Lo que necesitamos, entonces, es un cambio de ruta. No seremos capaces de entender a cabalidad el problema ambiental a menos que comencemos a entender de un modo distinto nuestra relación con el mundo. Y eso demanda, en primer lugar, convencernos de que lo que está en juego no es solo la vida humana, sino el alma. Necesitamos volver a entendernos como custodios de nuestro entorno —así como de nuestra propiedad y cuerpo— y no como sus dueños absolutos. Y eso exige, a su vez, no expulsar definitivamente al Dios judeocristiano de nuestra cosmovisión, sino traerlo de vuelta: no hay posibilidad de volvernos custodios de algo si no entendemos que ese algo nos fue donado por alguien más. 

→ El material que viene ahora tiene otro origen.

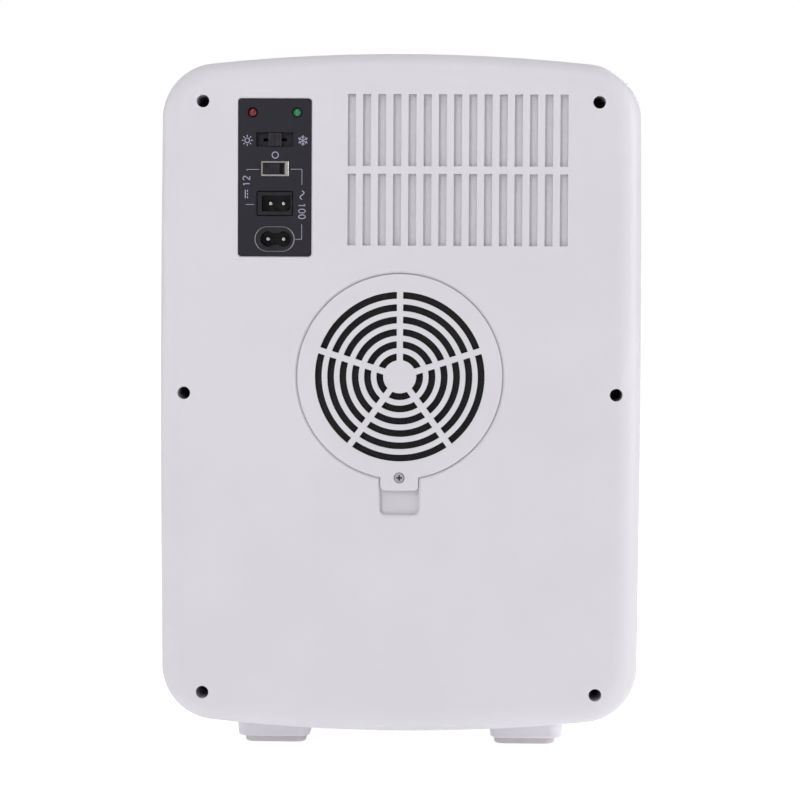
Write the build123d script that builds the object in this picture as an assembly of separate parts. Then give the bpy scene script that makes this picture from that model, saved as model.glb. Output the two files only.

Curiosamente, curar el deseo de dominación que nos está llevando al despeñadero ecológico parece demandar que volvamos a entender el universo como creación y a nosotros mismos como criaturas que están solo de paso por este mundo. Es muy distinto sentirse señor soberano, infinito e inmortal del espacio que uno habita, a saberse un humilde invitado, que deberá retomar mañana su camino. Para salvar nuestro mundo, en otras palabras, ya no podemos entenderlo como una propiedad: debemos perderlo. 

 

Pablo Ortúzar es antropólogo social y magíster de Análisis Sistémico por la Universidad de Chile. Actualmente cursa estudios de doctorado en la Universidad de Oxford. Es autor del libro El poder del poder (Tajamar, 2016), coautor de Gobernar con principios (LyD, 2012) y traductor de La gran sociedad (IES-Cientochenta, 2014), de Jesse Norman. Es investigador del Instituto de Estudios de la Sociedad.

 

[1] Bernard Campbell, Ecología humana (Salvat: Barcelona, 1993).

[2] Ver E.P. Sanders, The historical figure of Jesus (Londres: Penguin, 1995), 38.

[3] Ver el libro de Bérénice Levet, Teoría de género o el mundo soñado de los ángeles (Santiago: IES, 2018).

[4] Una explicación detallada de este proceso se puede encontrar en J. Milbank, Theology and Social Theory, (Oxford: Blackwell, 1990).